There’s no other way to say it. Reporter Nicky Tanskul, who joined us this year, is a big geek. He’s also a knowledgeable geek with a grasp of what’s cool and why. When a large international exhibition was held of comic illustrators, he was ready to tear into the topic and shine a light back on the amazing history of Thai cartoonists.

Women, fight! Historic bouts KO ban at Thailand’s oldest Muay Thai stadium

For many, the traditions of Muay Thai are as sacred as those of the temple. So it was of huge significance when Thailand’s most historic boxing stadium ended an eight-decade ban on women fighters.

Thai fishers step up to clear seas strangled by deadly ‘ghost nets’

Correspondent Ewen Mcleish took us to the end of the pier and under the waves to find out how economies and ecologies can coexist.

Traffickers escape justice over borders as victims go punished at home

We published a multi-part series on the faces of modern-day slavery. Unthinkable to most, it isn’t people on the far margins of society falling into the cracks, but normal people looking for a better living. Tricked into captivity and forced to carry out scams on their own compatriots, they face double jeopardy upon rescue, returning home to a country that eyes them with suspicion.

Facing eviction and sued for millions, Tubtim Shrine caretakers get brief reprieve

How important is one little shrine with a long history in the grand scheme of things?

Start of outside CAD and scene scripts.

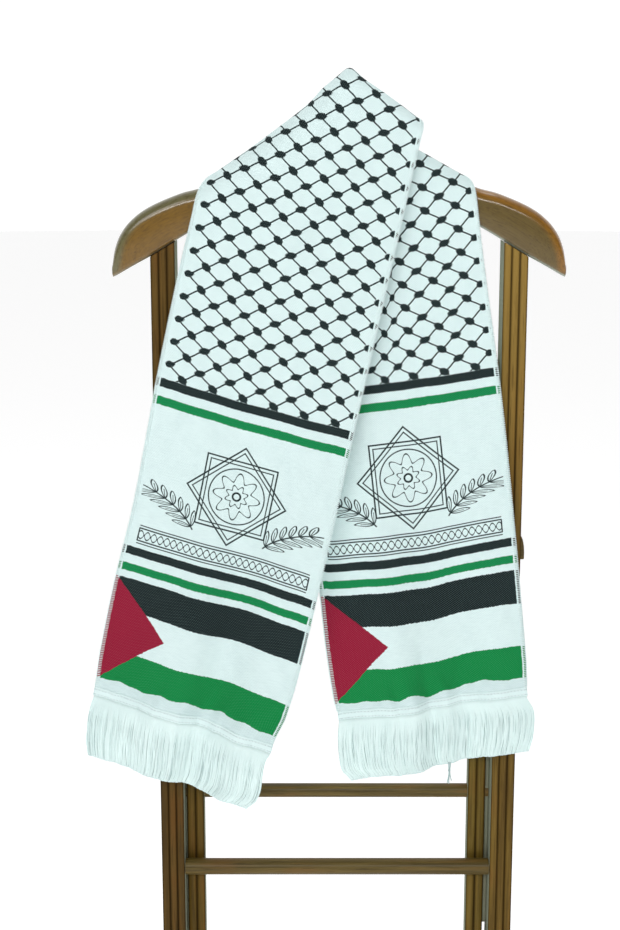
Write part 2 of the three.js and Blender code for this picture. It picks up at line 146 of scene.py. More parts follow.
# ---------- pattern, mm up from the woven hem ----------
BANDS = chart(
    "from to colour",
    (10.0, 44.5, "green"),
    (89.8, 125.2, "black"),
    (132.8, 141.3, "stripe"),
    (150.9, 159.8, "black"),
    (310.3, 319.0, "stripe"),
    (328.4, 337.2, "black"),
)
TRIANGLE = {"low": 10.0, "high": 125.0, "edge": 1.5, "apex": 64.0}
# full diagonals of a cell, one knot's place on the left panel, how far off that place it is on
# the right panel, and the height where the net starts
NET = {"across": 31.8, "along": 23.0, "knot": (9.6, 352.5), "other": -3.4, "start": 337.2}
# how far the pattern has bowed along the cloth, by height up from the hem and by share across
BOW_SHARES = (0, 0.15, 0.3, 0.45, 0.6, 0.75, 0.9, 1)
BOW = {
    "left": {
        10: (-1.1, -1.0, -1.6, -1.6, -0.2, -2.9, -0.7, 1.2),
        95: (2.0, 1.0, 0.0, 1.9, 3.7, 0.5, 1.9, 3.3),
        155: (4.0, 4.0, 3.4, 3.8, 5.7, 2.9, 3.4, 5.0),
        325: (4.9, 6.2, 7.1, 7.6, 6.8, 6.6, 5.6, 5.7),
    },
    "right": {
        10: (-0.6, -2.3, -0.4, 4.0, 1.6, 1.9, 2.6, 0.1),
        95: (-1.5, -2.2, 1.4, 5.3, 3.4, 1.1, 0.5, -1.6),
        155: (-2.1, -0.7, 2.9, 5.1, 2.6, 1.3, 1.8, -0.3),
        325: (-0.6, 0.6, 1.4, 1.2, 1.0, 0.8, 0.4, 0.0),
    },
}

# ---------- small maths ----------


def lerp(a, b, t):
    return a + (b - a) * t


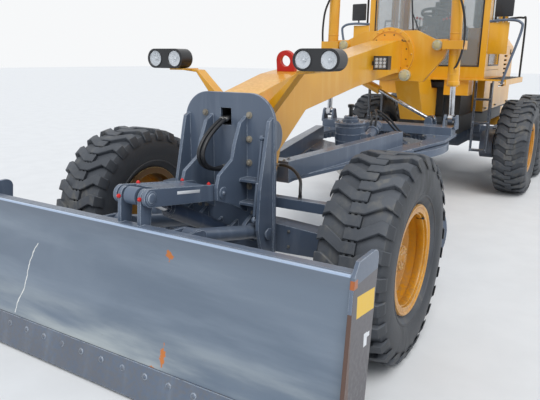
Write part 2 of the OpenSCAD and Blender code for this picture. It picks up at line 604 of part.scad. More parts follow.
// Gearbox, worm and motor that turn the circle
pinion_y = circle_y - circle_r + circle_w + 85;
pinion_r = 66;
drum_h = 220;
module circle_drive() {
  translate([0, pinion_y, -plate_t - circle_t + 5]) cylinder(h = circle_t + plate_t, r = pinion_r, $fn = 48);
  translate([0, pinion_y, -5]) cylinder(h = drum_h + 5, r = 150, $fn = 64);
  translate([0, pinion_y, drum_h]) cylinder(h = 45, r = 80, $fn = 64);
  translate([170, pinion_y + 40, 75]) rotate([-70, 0, 0]) cylinder(h = 260, r = 50, $fn = 48);
  box([90, 200], [pinion_y - 60, pinion_y + 60], [10, 130]);
}
// Ears and pin that hold the eye of the centre shift cylinder
module shift_bracket() {
  for (d = [-1, 1]) translate([shift_ear.x, 0, 0]) along_y(shift_ear.y + d * (shift_gap + cheek_t) / 2, cheek_t) hull() {
    translate([0, shift_ear.z]) circle(r = 40, $fn = 32);
    translate([-60, -20]) square([120, 20]);
  }
  rod_y(shift_ear.x, shift_ear.y, shift_ear.z, shift_gap + 2 * cheek_t, lift_ball_r);
}
// Shoes that hold the circle up from below at its outer edge
shoe_t = 20;
shoe_in = 60;
module circle_shoes() for (a = [45, 135, 225, 315]) translate([0, circle_y, 0]) rotate([0, 0, a]) {
  box([circle_r - shoe_in, circle_r + 40], [-60, 60], [ring_z - shoe_t - touch, ring_z - touch]);
  box([circle_r + 8, circle_r + 40], [-60, 60], [ring_z - shoe_t - touch, -plate_t + 8]);
  box([circle_r - 90, circle_r + 40], [-60, 60], [-plate_t + 4, -4]);
}

// Circle: ring with the two arms that carry the moldboard, drawn with the moldboard along X
ring_z = -plate_t - circle_t - run_gap;
tooth_count = 64;   // of the gear inside the circle
tooth_h = 13;
mold_top = ring_z - shoe_t - 22;
mold_mid = mold_top - mold_h / 2;
mold_half = asin(mold_h / 2 / mold_r);
lip_y = mold_r * (1 - cos(mold_half));   // depth of the hollow of the face
mold_y = lip_y / 2 - mold_t / 2;         // deepest line of the face
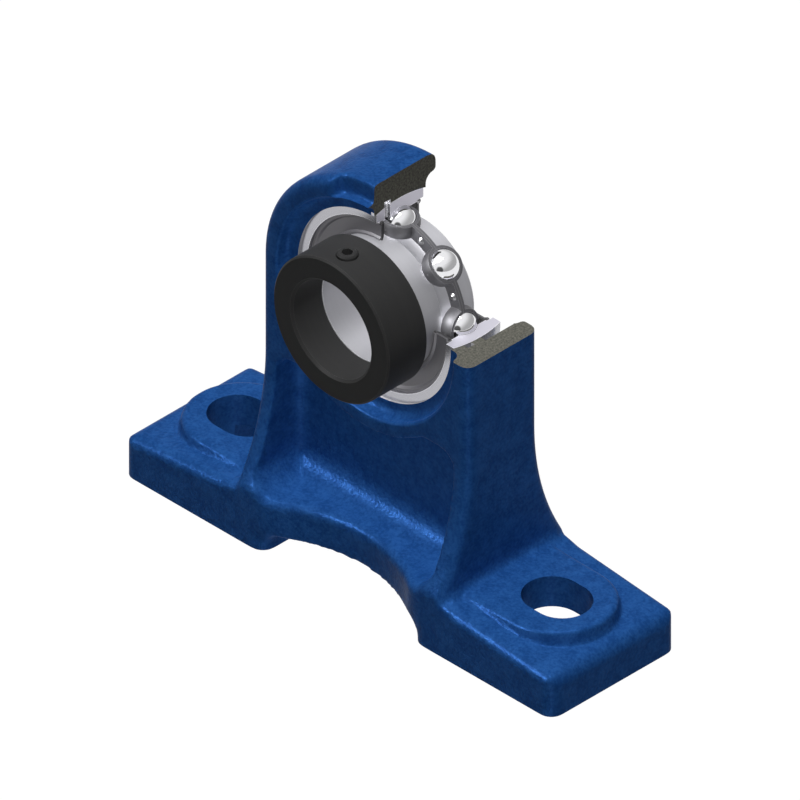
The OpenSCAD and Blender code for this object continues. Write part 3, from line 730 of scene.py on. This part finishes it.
rivet_steel, tree, sockets = finish("rivet_heads", Metallic=0.9)
skin = use_group(tree, cast_skin, {"Grain": 3000.0, "Lumps": 900.0})
feed(tree, sockets,
     Base_Color=blend_colour(tree, skin["Mottle"], RIVET, RIVET_DARK),
     Roughness=blend_value(tree, skin["Mottle"], 0.25, 0.4),
     Normal=bump(tree, skin["Height"], 0.01 * MM, 0.5))
dress("cage_rivets", rivet_steel)


# Seals: a stamped sheet on each side, crimped into the outer ring, with rubber bonded behind it.
# The rubber's lip runs on the inner ring. Both are cut with the outer ring.

SHEET = (0.118, 0.115, 0.125, 1)
SHEET_STREAK = (0.098, 0.096, 0.104, 1)
# The light sheet colour is a painted highlight on the rims.
SHEET_RIM_HIGHLIGHT = (0.22, 0.22, 0.23, 1)
RUBBER = (0.018, 0.018, 0.020, 1)
RUBBER_BLOOM = (0.03, 0.03, 0.032, 1)

sheet_steel, tree, sockets = finish("stamped_sheet", Metallic=0.5)
marks = use_group(tree, lathe_marks, {"Fineness": 1800.0})
rim_highlight_and_wear = use_group(tree, edge_highlight_and_wear, {"Width": 0.2 * MM, "Strength": 0.8})["Mask"]
tone = blend_colour(tree, marks["Streak"], SHEET, SHEET_STREAK)
# Rims take the light sheet colour as a painted highlight.
feed(tree, sockets,
     Base_Color=blend_colour(tree, rim_highlight_and_wear, tone, SHEET_RIM_HIGHLIGHT),
     Roughness=blend_value(tree, marks["Streak"], 0.42, 0.55),
     Normal=bump(tree, marks["Height"], 0.01 * MM, 0.5))
dress("front_seal_shield", sheet_steel)
dress("rear_seal_shield", sheet_steel)

nitrile, tree, sockets = finish("nitrile_rubber", Specular_IOR_Level=0.4)
skin = use_group(tree, cast_skin, {"Grain": 2000.0, "Lumps": 600.0})
feed(tree, sockets,
     Base_Color=blend_colour(tree, skin["Mottle"], RUBBER, RUBBER_BLOOM),
     Roughness=blend_value(tree, skin["Mottle"], 0.6, 0.75),
     Normal=bump(tree, skin["Height"], 0.02 * MM, 0.5))
dress("front_seal_lip", nitrile)
dress("rear_seal_lip", nitrile)


# Plain colours, through the Standard view transform.

scene.view_settings.view_transform = "Standard"
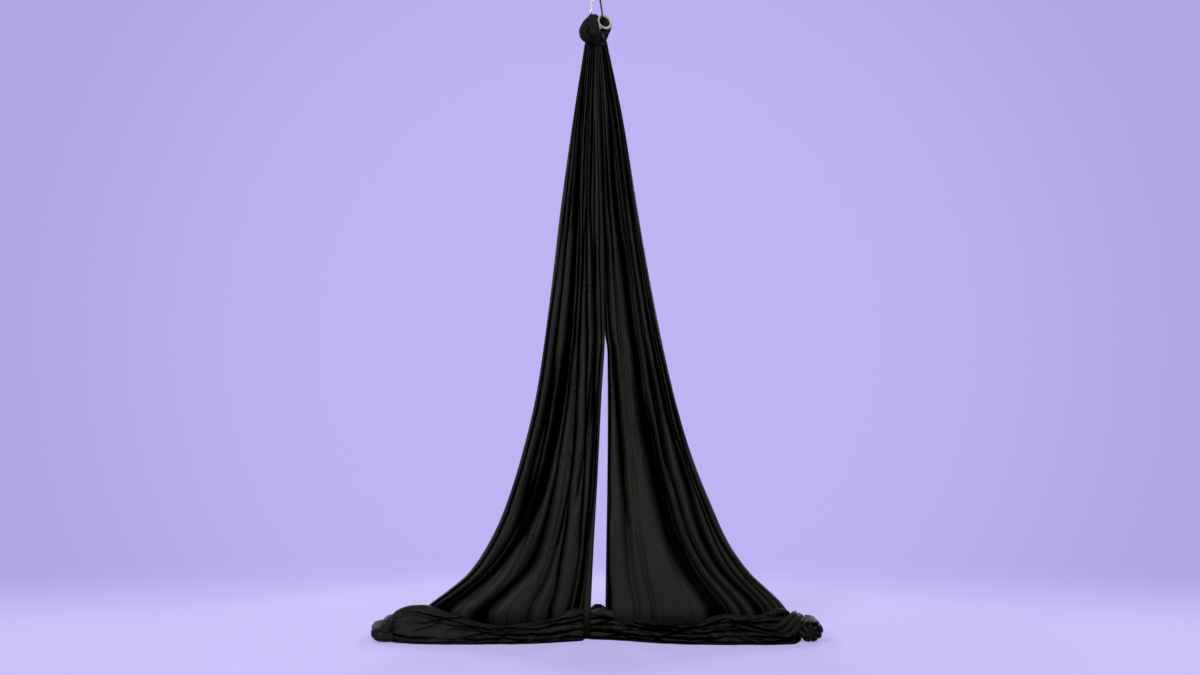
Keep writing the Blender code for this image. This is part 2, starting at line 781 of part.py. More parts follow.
# Each tail swings out about its outer top corner, and its layers stay level on its foot
for side, word, folds, reach, end_width, end_shares in (
    (-1, "left", left_fold_shares, left_reach, -left_end_width, left_end_shares),
    (1, "right", right_fold_shares, right_reach, right_end_width, right_end_shares),
):
    top_corner = Vector((tail_edges(side, 0.0)[1], 0, tail_top))
    foot_corner = Vector((tail_edges(side, 1.0)[0], 0, foot_level))
    tail_axis = new_axis(word + "_tail_axis", top_corner, hitch_axis)
    pool_axis = new_axis(word + "_pool_axis", foot_corner, tail_axis)
    make_tail(word + "_tail", side, folds, tail_axis)
    pool_start = side * pool_split_width / 2 - pool_split_offset
    pool_end = side * (reach + 2 * touch_gap)
    make_pool(word + "_pool", pool_start, pool_end, pool_axis)
    make_end_fold(word + "_end_fold", pool_end, end_width, end_shares, pool_axis)
make_rear_heap(pool_axis)
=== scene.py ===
"""The finish of a set of black aerial silks: cloth, figure-eight ring and screw-gate carabiner."""
import math

import bpy
import numpy as np
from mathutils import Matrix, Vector


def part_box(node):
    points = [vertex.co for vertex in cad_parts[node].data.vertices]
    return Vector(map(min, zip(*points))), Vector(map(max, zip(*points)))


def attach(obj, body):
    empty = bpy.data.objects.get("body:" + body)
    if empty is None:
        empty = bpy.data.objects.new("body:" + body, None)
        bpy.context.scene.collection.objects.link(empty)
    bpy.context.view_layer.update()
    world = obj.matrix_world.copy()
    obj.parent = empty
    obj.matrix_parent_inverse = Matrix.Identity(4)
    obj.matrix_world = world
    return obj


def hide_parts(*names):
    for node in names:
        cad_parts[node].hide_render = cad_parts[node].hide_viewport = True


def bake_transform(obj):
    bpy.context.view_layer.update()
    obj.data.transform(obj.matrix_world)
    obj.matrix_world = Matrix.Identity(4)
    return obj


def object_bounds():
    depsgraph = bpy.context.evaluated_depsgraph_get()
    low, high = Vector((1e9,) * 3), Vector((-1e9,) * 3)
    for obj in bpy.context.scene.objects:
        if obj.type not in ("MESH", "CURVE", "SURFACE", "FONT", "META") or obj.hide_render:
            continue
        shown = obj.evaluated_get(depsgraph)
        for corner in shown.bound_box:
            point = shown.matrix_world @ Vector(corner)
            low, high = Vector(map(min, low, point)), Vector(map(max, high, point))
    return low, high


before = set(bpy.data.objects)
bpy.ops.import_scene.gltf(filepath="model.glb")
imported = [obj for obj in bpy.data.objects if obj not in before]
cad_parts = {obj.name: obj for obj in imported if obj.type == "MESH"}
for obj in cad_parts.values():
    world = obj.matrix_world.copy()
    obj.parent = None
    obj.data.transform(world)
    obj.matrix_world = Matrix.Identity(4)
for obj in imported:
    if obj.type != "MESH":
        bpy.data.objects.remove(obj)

cad_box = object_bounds()

# The view: a level camera eight metres off, at about the middle of the hanging cloth's height,
# so that both the ring at the top and the layers on the floor are in the picture.
floor_level = cad_box[0].z
view_distance = 8.0
view_height = floor_level + 1.5025
view_offset = 0.0185
view_lens = 48
film_width = 36
farthest_seen = 60


def place_object(name, data, location=(0, 0, 0)):
    """An object made from a camera, a lamp, a mesh or a curve, and put in the scene."""
    made = bpy.data.objects.new(name, data)
    made.location = location
    bpy.context.scene.collection.objects.link(made)
    return made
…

For years, we have covered the saga of the endangered Tubtim Shrine, once the heart of a vibrant Chinese-Thai community, and the university that would tear it down in the name of building yet more condominiums. It may be a small shrine, but it represents the larger story of Bangkok’s attitudes about development and history.

Thailand has a new Oct. 6 horror it’s unlikely to remember (Opinion)

“Lest we forget.” Those words are meant to insure society’s worst episodes remain visible in the rearview mirror, but not repeated. How many of us have already forgotten that a former police officer butchered dozens of babies this year. Managing Editor Todd Ruiz reflected afterward that the massacre came, to the day, on the nearly forgotten anniversary of another time security forces killed youths en masse.